Mathematical Analysis and Improvement of the Maximum Spatial Eigenfilter for Direction of Arrival Estimation

Abstract Maximum spatial eigenfiltering improves the accuracy of maximum likelihood direction-of-arrival estimators for closely-spaced signal sources but may interchangeably attenuate widely-spaced signal sources, producing a severe performance degradation. Although this behavior has been observed experimentally, it still lacks a mathematical explanation. In our previous work, we overcame these limitations using a differential spectrum-based spatial filter but this still caused a small degradation in the DOA estimate. In this paper, we develop a mathematical analysis of how the signal source separation and the Karhunen-Loève expansion affect the passbands of the maximum spatial eigenfilter.

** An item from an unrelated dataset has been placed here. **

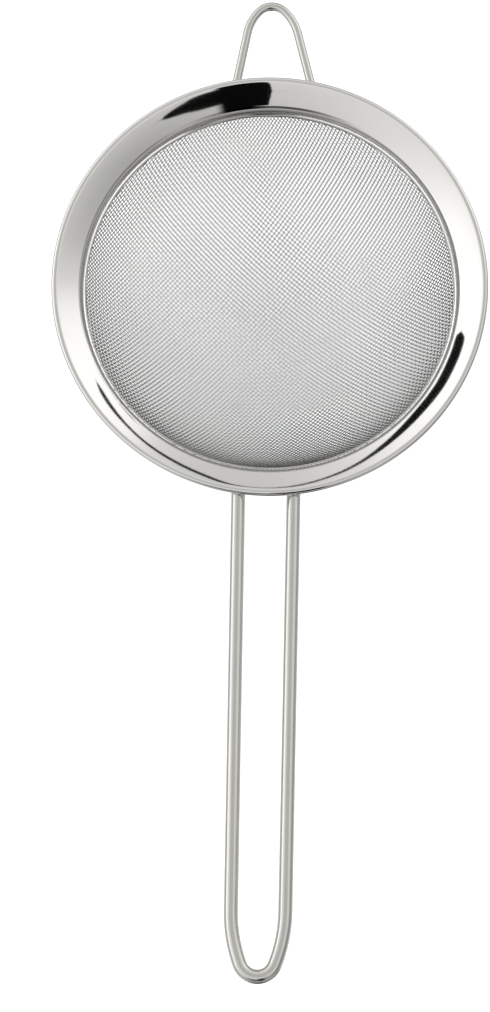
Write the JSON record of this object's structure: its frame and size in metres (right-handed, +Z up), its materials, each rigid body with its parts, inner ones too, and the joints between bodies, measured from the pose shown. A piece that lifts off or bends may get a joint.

The farther the sources, the less significant is the maximum eigenvalue of the spatial correlation matrix and its corresponding eigenvector. Then, the magnitude response of the maximum spatial eigenfilter no longer approximates the spatial power spectrum and is not guaranteed to place multiple passbands around the signal sources. Consequently, we propose a spatial filter built from the eigenvectors of the entire signal subspace. This filter showed an overall runtime smaller than that of our previous work. It also provides a significant reduction in the threshold signal-to-noise ratio for closely-spaced signal sources and does not hamper the estimation for widely-spaced signal sources.